begin Listed entries

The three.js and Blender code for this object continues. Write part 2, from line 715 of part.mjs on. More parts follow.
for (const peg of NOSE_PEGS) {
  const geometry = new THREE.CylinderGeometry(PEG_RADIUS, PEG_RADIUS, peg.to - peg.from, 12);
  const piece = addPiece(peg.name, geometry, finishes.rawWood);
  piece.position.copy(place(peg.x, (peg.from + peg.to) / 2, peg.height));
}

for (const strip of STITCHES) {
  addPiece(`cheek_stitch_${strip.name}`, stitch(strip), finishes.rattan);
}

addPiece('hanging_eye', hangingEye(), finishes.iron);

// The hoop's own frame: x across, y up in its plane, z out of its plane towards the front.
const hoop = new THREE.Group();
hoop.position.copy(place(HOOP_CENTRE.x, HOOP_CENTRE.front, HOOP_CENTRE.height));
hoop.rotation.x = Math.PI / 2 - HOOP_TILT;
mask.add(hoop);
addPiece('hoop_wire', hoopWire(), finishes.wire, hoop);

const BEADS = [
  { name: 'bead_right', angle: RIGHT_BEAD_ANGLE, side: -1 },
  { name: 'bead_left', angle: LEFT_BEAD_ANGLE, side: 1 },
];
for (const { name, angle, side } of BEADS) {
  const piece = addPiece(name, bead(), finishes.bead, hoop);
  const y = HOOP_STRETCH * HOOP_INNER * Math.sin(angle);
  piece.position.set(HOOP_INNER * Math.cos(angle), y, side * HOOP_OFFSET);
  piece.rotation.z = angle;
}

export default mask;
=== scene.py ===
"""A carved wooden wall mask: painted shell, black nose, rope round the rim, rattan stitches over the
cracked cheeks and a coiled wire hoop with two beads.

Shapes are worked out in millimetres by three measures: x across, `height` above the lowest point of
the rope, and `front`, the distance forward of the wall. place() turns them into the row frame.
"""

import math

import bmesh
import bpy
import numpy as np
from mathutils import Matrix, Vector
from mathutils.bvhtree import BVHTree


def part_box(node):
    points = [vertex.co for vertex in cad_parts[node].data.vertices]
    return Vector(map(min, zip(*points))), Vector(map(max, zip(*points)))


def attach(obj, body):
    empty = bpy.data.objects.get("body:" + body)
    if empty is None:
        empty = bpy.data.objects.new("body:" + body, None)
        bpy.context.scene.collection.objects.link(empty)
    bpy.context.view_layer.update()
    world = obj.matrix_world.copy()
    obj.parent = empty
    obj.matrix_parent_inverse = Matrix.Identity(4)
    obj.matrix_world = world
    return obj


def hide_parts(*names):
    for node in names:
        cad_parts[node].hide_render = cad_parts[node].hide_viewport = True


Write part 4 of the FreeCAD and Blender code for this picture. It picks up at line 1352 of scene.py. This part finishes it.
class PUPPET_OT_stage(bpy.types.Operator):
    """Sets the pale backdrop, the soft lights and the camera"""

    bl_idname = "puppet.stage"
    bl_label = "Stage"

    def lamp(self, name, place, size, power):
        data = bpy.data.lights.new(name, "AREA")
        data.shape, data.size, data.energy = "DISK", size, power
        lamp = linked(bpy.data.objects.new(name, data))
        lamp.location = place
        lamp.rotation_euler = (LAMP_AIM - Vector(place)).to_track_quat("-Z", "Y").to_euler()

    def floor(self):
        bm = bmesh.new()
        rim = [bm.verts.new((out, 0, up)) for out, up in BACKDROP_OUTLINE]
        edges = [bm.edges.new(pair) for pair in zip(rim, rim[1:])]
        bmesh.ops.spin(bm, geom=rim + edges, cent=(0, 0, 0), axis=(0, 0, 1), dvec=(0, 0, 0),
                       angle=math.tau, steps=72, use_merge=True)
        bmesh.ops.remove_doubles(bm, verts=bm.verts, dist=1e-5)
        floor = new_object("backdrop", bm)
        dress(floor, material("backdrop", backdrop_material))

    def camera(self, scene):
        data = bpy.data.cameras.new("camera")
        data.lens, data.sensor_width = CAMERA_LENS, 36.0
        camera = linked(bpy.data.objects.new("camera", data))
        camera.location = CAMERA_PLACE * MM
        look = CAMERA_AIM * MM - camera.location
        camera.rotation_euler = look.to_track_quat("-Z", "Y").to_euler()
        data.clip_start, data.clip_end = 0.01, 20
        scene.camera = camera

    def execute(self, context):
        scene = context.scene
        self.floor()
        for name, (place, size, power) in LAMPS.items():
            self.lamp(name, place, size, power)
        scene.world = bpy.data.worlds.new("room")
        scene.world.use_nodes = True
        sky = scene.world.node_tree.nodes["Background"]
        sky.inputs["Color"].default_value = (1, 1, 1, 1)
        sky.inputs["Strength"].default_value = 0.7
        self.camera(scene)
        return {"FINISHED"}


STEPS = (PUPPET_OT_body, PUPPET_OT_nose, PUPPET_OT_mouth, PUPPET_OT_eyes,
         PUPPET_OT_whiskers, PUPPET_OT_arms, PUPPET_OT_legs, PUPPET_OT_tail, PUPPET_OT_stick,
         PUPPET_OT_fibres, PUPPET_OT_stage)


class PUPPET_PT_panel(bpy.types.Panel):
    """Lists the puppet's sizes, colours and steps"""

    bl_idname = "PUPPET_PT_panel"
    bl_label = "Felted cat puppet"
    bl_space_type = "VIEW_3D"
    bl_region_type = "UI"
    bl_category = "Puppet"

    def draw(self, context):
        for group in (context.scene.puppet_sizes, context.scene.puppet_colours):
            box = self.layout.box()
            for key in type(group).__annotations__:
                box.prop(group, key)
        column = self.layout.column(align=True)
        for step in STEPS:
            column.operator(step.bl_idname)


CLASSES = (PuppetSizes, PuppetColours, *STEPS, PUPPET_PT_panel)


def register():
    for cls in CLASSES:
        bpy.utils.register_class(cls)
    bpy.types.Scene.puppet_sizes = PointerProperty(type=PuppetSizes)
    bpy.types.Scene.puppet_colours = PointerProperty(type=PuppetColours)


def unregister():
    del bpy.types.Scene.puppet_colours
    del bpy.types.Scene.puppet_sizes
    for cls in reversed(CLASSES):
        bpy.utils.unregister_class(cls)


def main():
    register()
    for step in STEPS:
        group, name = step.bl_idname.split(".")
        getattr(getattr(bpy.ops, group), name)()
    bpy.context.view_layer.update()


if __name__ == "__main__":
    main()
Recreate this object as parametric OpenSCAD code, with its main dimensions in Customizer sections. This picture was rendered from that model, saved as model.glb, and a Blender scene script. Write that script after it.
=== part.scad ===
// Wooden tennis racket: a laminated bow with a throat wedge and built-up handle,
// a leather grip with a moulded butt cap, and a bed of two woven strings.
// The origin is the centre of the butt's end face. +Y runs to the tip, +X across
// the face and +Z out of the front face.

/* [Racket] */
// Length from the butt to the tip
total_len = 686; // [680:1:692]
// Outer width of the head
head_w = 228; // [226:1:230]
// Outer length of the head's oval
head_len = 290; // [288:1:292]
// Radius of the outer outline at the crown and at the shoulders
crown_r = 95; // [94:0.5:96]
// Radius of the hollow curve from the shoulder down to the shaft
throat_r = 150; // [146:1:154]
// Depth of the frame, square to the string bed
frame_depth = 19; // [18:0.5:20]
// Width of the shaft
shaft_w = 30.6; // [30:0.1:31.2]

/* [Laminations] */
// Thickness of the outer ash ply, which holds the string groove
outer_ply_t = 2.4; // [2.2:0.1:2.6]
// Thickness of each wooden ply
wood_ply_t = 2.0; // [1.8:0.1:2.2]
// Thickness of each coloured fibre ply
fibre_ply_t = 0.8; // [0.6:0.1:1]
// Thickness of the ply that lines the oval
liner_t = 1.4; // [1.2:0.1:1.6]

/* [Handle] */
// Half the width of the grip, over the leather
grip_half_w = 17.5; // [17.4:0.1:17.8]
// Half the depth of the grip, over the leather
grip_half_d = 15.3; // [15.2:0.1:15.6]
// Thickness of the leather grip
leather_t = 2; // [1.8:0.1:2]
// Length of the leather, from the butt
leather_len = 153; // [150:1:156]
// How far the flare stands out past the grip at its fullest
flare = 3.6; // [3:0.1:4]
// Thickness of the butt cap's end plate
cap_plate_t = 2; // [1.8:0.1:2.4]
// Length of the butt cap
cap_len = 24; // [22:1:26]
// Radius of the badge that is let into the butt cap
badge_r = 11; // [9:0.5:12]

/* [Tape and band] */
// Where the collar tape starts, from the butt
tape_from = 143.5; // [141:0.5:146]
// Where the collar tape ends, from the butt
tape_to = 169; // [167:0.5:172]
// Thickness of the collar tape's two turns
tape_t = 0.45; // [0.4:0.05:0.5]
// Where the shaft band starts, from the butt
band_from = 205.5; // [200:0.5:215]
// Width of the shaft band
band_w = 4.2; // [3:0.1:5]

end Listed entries

Working from the data above, extract solely the lines from the one containing "addPiece('hanging_eye', hangingEye(), finishes.iron);" through the one containing "world = obj.matrix_world.copy()", exactly as they appear, both included.

addPiece('hanging_eye', hangingEye(), finishes.iron);

// The hoop's own frame: x across, y up in its plane, z out of its plane towards the front.
const hoop = new THREE.Group();
hoop.position.copy(place(HOOP_CENTRE.x, HOOP_CENTRE.front, HOOP_CENTRE.height));
hoop.rotation.x = Math.PI / 2 - HOOP_TILT;
mask.add(hoop);
addPiece('hoop_wire', hoopWire(), finishes.wire, hoop);

const BEADS = [
  { name: 'bead_right', angle: RIGHT_BEAD_ANGLE, side: -1 },
  { name: 'bead_left', angle: LEFT_BEAD_ANGLE, side: 1 },
];
for (const { name, angle, side } of BEADS) {
  const piece = addPiece(name, bead(), finishes.bead, hoop);
  const y = HOOP_STRETCH * HOOP_INNER * Math.sin(angle);
  piece.position.set(HOOP_INNER * Math.cos(angle), y, side * HOOP_OFFSET);
  piece.rotation.z = angle;
}

export default mask;
=== scene.py ===
"""A carved wooden wall mask: painted shell, black nose, rope round the rim, rattan stitches over the
cracked cheeks and a coiled wire hoop with two beads.

Shapes are worked out in millimetres by three measures: x across, `height` above the lowest point of
the rope, and `front`, the distance forward of the wall. place() turns them into the row frame.
"""

import math

import bmesh
import bpy
import numpy as np
from mathutils import Matrix, Vector
from mathutils.bvhtree import BVHTree


def part_box(node):
    points = [vertex.co for vertex in cad_parts[node].data.vertices]
    return Vector(map(min, zip(*points))), Vector(map(max, zip(*points)))


def attach(obj, body):
    empty = bpy.data.objects.get("body:" + body)
    if empty is None:
        empty = bpy.data.objects.new("body:" + body, None)
        bpy.context.scene.collection.objects.link(empty)
    bpy.context.view_layer.update()
    world = obj.matrix_world.copy()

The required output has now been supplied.